E o fez com requintes de estilo. Redigira um texto de frases feitas, citações de grandes poetas e ainda gravara um último adeus – voz compungida – entremeada por soluços da mais pura e sincera mágoa contra o mundo cruel. Ó dor! Um momento assim é realmente devastador, especialmente no caso dela, casada com um pacífico e dedicado professor europeu, que chegara ao Brasil para uma curta temporada esticada pela paixão.
Ele só retornou quando o amor fez as malas e antecipou-se ao adeus. Partiu de repente, sem adeus. Sem aviso. Ela chorou o que pode. Sentia-se pior do que o mais vil dos seres humanos e assim, sufocada por uma devastadora torpeza, mirou-se no reflexo das mágoas e perguntou: “és afinal, uma mulher ou uma desprezível ratazana”? E se pôs a roer a estima feito minúsculo camundongo.

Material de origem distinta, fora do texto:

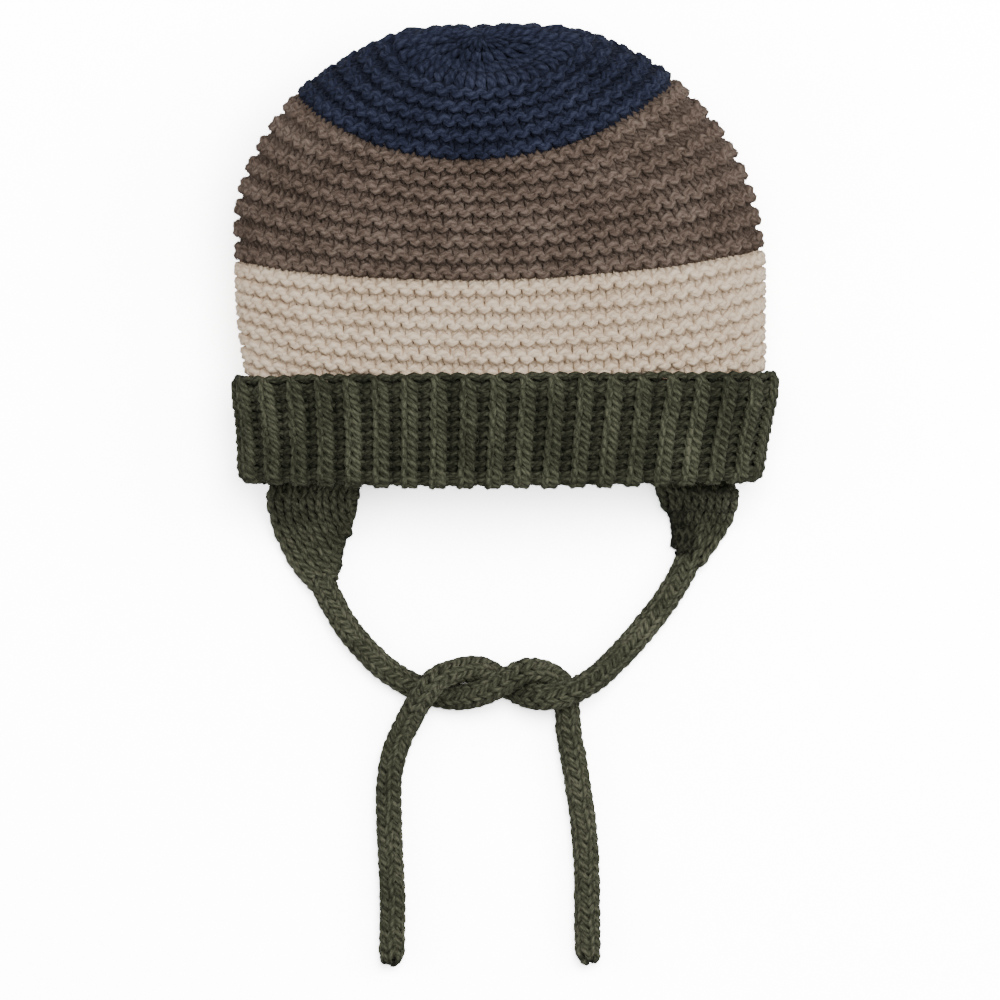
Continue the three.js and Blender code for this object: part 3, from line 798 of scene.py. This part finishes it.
class HatBandsBuild(bpy.types.Operator):
    """Build the yarn and fabric of the cream, taupe and navy stripes"""
    bl_idname = "hat.bands"
    bl_label = "Stripes"

    def execute(self, context):
        yarn, bands = context.scene.hat_yarn, context.scene.hat_bands
        depth = yarn.radius + bands.loop_depth
        stripes = [
            ("cream", "band_cream", CUFF_HEIGHT, CREAM_END, bands.cream_ridges, (0.00482, 0.0073)),
            ("taupe", "band_taupe", CREAM_END, TAUPE_END, bands.taupe_ridges, None),
            ("navy", "crown_top", TAUPE_END, NAVY_RIDGES_END, bands.navy_ridges, None),
        ]
        for colour, node, start, end, ridges, pitch in stripes:
            courses = Courses()
            even = (end - start) / ridges
            garter(courses, end, ridges, pitch or (even, even), yarn.stitch, depth)
            if colour == "navy":
                self.crown_centre(courses, yarn, depth)
            piece = knit(courses, f"{colour}_knitting", material_of(colour, "yarn"), yarn_radius=yarn.radius,
                         loop_height=0.9, loop_waist=0.1, loop_depth=bands.loop_depth, bulge=0.16,
                         jitter=yarn.jitter, seed=yarn.seed)
            settle(piece, colour, node)
            fuzz(piece, colour, yarn)
            low = start - 0.002 if colour == "cream" else start
            high = FABRIC_LENGTH - 0.003 if colour == "navy" else end
            ground = shell(f"{colour}_fabric", low + 0.0002, high - 0.0002, colour, 2 * ridges + 2, even / 2,
                           closed_end=colour == "navy")
            settle(ground, colour)
        return {"FINISHED"}

    def crown_centre(self, courses, yarn, depth):
        """Plain rounds whose columns run together by twos at the centre, and one more ridge at the back."""
        stitches = (18, 18, 9, 9)
        spacing = (FABRIC_LENGTH - NAVY_RIDGES_END) / (len(stitches) + 0.3)
        for k, count in enumerate(stitches):
            middle = NAVY_RIDGES_END + (k + 0.5) * spacing
            turn = round_turns(middle, count * PER_STITCH)[0]
            back = smoothstep(-np.sin(np.interp(turn, TURN_SHARES, TURN_ANGLES)), 0.0, 0.4) if k < 2 else 0
            foot, head = (1 - 2 * back, 1) if k == 0 else (1, 1 - 2 * back)
            body_course(courses, turn, middle, spacing, foot, head, depth, 1.3)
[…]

Correu à dispensa onde guardava produtos de limpeza. Encontrou um pacote de veneno granulado. O antigo Ri-do-Rato. Abriu o espumante francês que reservara para o fatídico jantar romântico que celebraria os cinco anos de vida a dois. As primeiras taças para lhe dar coragem, as demais para ajudar a digerir as quase dez pílulas. E assim, brindando ao seu final trágico, entre lágrimas e gargalhadas, embebedou-se.
De repente uma dor lancinante lhe torceu os intestinos. Era a ação do veneno. Um calor, uma força estranha, como se algo se movesse descontroladamente em seu ventre e tentasse rasgar-lhe as entranhas. Era o fim chegando, imaginou. E correu ao banheiro, onde de forma nunca antes vista, uma brutal, uma avassaladora diarreia a prendeu ao vaso. Morreria daquela maneira estúpida, humilhante? Após mais alguns longos e sofridos minutos tudo passou. E sentiu-se melhor. Muito melhor. Aliviada. Vazia.
O veneno deveria estar vencido, imaginou. Quando examinou outra vez o pacote, percebeu que ingerira um forte laxante que seu ex escondera ali. Ela tinha mania por dietas agressivas com esse tipo de medicação. Voltou à razão e abriu outro espumante. Desta vez para brindar ao homem que a jogara ao fundo do poço e que, de alguma maneira, a salvara do limbo.
Estava pronta, pós catarse, ou melhor pós diarreia, para ser feliz ou simplesmente curtir seu novo momento. Independente e lúcida. “De alguma forma, dele ficou aquele último gesto de carinho”, escreveu ela, que voltou a namorar. “Sem grandes expectativas, porque assim, dói menos”, aprendeu.